• **WHAT YOU WILL DO**: Everything from the line containing "hide_parts(node)" through the line containing "floor.visible_diffuse = floor.visible_glossy" should be repeated exactly, and nothing else from the data.

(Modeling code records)
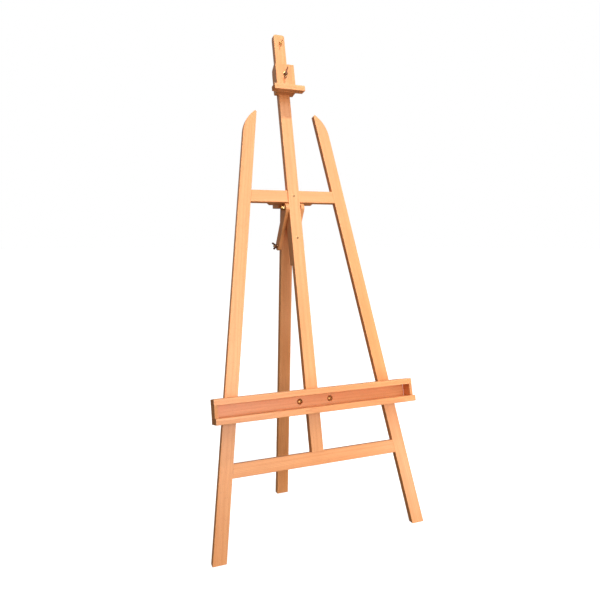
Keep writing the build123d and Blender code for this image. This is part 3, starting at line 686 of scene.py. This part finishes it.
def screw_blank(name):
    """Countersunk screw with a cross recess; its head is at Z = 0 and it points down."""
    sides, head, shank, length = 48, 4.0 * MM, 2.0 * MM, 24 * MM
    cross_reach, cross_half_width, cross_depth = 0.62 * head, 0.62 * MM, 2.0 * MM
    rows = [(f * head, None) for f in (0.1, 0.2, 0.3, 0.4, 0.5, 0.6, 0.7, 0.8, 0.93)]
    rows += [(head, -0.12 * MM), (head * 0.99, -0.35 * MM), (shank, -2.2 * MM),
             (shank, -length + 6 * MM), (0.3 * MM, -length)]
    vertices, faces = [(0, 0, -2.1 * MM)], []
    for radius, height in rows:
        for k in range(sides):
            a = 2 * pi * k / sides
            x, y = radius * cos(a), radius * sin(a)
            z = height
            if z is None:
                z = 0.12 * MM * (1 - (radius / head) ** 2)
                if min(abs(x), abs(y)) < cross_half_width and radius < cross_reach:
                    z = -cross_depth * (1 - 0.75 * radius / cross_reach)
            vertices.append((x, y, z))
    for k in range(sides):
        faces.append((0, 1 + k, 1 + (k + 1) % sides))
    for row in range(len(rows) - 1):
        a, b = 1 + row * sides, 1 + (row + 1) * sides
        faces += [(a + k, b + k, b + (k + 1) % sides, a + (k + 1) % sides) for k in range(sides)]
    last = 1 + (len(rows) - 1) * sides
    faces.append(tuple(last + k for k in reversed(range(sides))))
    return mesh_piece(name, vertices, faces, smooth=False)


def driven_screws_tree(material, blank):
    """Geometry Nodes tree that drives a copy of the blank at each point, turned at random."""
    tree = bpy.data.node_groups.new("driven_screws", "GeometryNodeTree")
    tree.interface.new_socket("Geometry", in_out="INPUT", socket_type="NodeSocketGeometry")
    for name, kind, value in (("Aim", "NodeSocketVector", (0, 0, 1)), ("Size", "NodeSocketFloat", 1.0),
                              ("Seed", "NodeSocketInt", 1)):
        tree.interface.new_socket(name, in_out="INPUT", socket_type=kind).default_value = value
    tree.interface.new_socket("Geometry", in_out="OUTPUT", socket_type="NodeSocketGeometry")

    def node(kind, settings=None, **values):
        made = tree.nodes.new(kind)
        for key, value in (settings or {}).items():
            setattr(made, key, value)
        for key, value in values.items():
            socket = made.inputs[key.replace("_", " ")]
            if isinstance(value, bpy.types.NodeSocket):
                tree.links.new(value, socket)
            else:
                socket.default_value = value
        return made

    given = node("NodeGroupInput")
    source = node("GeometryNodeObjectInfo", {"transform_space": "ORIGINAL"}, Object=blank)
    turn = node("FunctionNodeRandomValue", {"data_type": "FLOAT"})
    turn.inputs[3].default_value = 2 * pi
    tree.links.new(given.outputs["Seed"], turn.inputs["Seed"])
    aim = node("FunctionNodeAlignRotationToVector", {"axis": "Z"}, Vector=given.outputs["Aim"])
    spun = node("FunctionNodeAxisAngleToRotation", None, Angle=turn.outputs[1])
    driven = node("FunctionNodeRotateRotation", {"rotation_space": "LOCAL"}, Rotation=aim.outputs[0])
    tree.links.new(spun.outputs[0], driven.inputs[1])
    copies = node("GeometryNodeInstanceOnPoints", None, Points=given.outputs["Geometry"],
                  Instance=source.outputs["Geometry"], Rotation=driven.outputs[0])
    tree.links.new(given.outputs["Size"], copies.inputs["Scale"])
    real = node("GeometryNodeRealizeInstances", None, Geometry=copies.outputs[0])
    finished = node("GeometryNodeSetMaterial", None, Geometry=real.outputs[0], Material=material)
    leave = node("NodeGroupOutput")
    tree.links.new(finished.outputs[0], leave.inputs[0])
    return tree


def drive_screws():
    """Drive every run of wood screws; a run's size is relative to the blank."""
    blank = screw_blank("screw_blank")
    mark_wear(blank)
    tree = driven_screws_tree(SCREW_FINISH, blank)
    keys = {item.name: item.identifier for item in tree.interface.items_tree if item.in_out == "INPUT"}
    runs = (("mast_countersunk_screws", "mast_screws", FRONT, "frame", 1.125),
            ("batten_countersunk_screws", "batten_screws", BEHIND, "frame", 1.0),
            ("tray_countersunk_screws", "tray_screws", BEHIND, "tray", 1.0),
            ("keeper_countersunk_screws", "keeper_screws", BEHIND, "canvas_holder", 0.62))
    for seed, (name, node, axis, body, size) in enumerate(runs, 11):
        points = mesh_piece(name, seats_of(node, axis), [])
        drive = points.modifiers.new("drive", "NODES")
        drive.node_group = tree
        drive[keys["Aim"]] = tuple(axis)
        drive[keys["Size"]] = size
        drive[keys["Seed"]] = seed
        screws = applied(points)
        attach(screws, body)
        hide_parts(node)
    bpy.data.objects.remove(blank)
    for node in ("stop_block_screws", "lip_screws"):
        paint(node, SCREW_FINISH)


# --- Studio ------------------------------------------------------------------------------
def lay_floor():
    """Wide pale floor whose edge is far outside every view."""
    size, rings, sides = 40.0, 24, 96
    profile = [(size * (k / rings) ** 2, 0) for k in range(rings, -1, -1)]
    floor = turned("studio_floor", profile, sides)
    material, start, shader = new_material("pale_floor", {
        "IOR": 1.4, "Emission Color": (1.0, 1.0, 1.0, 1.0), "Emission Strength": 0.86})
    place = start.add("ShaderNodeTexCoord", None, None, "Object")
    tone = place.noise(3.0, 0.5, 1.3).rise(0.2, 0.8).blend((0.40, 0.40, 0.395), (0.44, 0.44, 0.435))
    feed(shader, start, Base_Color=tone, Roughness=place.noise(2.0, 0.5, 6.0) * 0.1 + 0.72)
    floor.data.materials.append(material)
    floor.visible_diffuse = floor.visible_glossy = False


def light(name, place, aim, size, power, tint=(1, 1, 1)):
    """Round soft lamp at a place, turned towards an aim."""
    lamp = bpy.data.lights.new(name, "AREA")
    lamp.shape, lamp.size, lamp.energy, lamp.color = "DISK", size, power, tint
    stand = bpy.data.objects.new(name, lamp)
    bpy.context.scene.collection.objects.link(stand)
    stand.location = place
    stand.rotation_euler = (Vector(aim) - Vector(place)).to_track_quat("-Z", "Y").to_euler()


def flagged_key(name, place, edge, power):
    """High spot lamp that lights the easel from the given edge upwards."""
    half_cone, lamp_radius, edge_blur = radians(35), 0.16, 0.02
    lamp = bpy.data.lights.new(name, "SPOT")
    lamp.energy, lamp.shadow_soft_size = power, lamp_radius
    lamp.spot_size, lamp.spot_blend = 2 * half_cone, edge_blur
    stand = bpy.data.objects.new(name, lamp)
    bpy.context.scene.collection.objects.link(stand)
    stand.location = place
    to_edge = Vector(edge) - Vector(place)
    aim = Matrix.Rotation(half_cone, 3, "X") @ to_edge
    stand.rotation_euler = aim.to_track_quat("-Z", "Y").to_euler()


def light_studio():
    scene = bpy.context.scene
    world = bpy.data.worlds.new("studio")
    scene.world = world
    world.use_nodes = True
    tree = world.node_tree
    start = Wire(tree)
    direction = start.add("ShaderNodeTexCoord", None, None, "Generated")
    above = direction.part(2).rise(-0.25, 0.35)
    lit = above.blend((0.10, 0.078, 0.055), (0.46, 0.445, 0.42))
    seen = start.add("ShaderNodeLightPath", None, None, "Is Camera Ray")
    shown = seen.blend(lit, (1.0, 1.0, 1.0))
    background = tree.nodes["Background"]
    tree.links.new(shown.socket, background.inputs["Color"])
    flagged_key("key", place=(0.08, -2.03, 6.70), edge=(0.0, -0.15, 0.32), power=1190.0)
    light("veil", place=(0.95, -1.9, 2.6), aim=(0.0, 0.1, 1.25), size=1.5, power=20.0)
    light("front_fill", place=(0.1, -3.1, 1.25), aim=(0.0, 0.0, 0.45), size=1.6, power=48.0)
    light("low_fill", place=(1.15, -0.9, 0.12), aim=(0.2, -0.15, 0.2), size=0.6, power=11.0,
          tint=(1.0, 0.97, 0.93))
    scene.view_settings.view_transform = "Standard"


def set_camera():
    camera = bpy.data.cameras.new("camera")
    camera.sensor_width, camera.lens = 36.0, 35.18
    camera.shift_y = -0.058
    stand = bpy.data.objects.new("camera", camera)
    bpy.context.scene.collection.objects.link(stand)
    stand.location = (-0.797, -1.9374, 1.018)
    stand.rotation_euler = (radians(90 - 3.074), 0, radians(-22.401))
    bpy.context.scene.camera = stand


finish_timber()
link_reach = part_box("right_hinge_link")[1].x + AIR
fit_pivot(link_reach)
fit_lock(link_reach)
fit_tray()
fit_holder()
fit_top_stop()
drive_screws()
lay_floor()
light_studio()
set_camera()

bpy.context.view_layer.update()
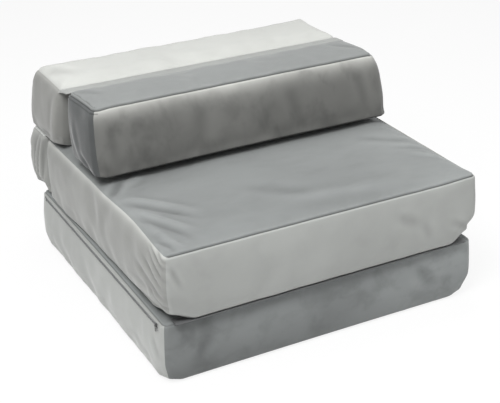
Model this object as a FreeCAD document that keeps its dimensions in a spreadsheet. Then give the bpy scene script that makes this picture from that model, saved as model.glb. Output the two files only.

• **EXPECTED ANSWER**:
        hide_parts(node)
    bpy.data.objects.remove(blank)
    for node in ("stop_block_screws", "lip_screws"):
        paint(node, SCREW_FINISH)


# --- Studio ------------------------------------------------------------------------------
def lay_floor():
    """Wide pale floor whose edge is far outside every view."""
    size, rings, sides = 40.0, 24, 96
    profile = [(size * (k / rings) ** 2, 0) for k in range(rings, -1, -1)]
    floor = turned("studio_floor", profile, sides)
    material, start, shader = new_material("pale_floor", {
        "IOR": 1.4, "Emission Color": (1.0, 1.0, 1.0, 1.0), "Emission Strength": 0.86})
    place = start.add("ShaderNodeTexCoord", None, None, "Object")
    tone = place.noise(3.0, 0.5, 1.3).rise(0.2, 0.8).blend((0.40, 0.40, 0.395), (0.44, 0.44, 0.435))
    feed(shader, start, Base_Color=tone, Roughness=place.noise(2.0, 0.5, 6.0) * 0.1 + 0.72)
    floor.data.materials.append(material)
    floor.visible_diffuse = floor.visible_glossy = False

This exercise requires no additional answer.